Courteille’s penchant for all things French was also tangible in her Marie Antoinette collection, rich in aquamarine gems nodding to the color of Versailles’ rooms. For example, a reproduction of the French queen’s head appeared as a pendant on a one-of-a-kind necklace.
A master in storytelling, Alessio Boschi animated the Design Room area with his art-level creations. The Italian jewelry brand, which relocated to Bangkok six years ago, specializes in artisanal, exclusive pieces in signature shapes that reference botanical elements, animals and works of art.
“I like challenging myself and telegraphing the Italian attitude, as well as our impressive level of craftsmanship,” said the jeweler. “Jewelry is a minor guild not only a business activity; I always try to tell a story.”

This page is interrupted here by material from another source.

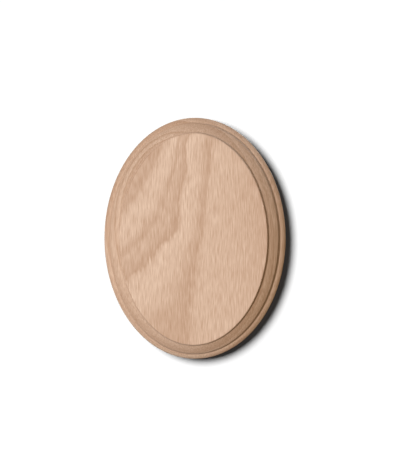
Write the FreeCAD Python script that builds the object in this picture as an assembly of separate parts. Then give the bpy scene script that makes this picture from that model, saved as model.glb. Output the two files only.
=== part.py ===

A complicated treasure chest-like ring called Medusa featured a range of engineered and artisanal techniques, including a Roman-style micro mosaic depicting the head of the mythological character created by artisan Roberto Grieco. The little mosaic was nestled inside the ring under a portrait-cut hexagonal diamond and could be removed and placed inside a pendant necklace carved from fossilized wood shaped as a baroque frame. On the ring, baguette-cut Colombian emeralds in the shape of snakes’ bodies were juxtaposed on the shanks, punctuating the precious object.
Architectural landmarks from Iran were also a source of inspiration for Boschi’s Seven Princess collection in which geometrical styles covered in pink, purple and blue K-cut sapphire stood out.
Valeria Boschi, marketing and finance manager of the company, praised the fair’s September edition. “We’re very pleased with the organization, the attention and the trade show’s ability to welcome us. It brings in a lot of visibility,” she said while acknowledging “Italy is probably not our biggest market, due to our high price range, while China and Cyprus are growing year-over-year.”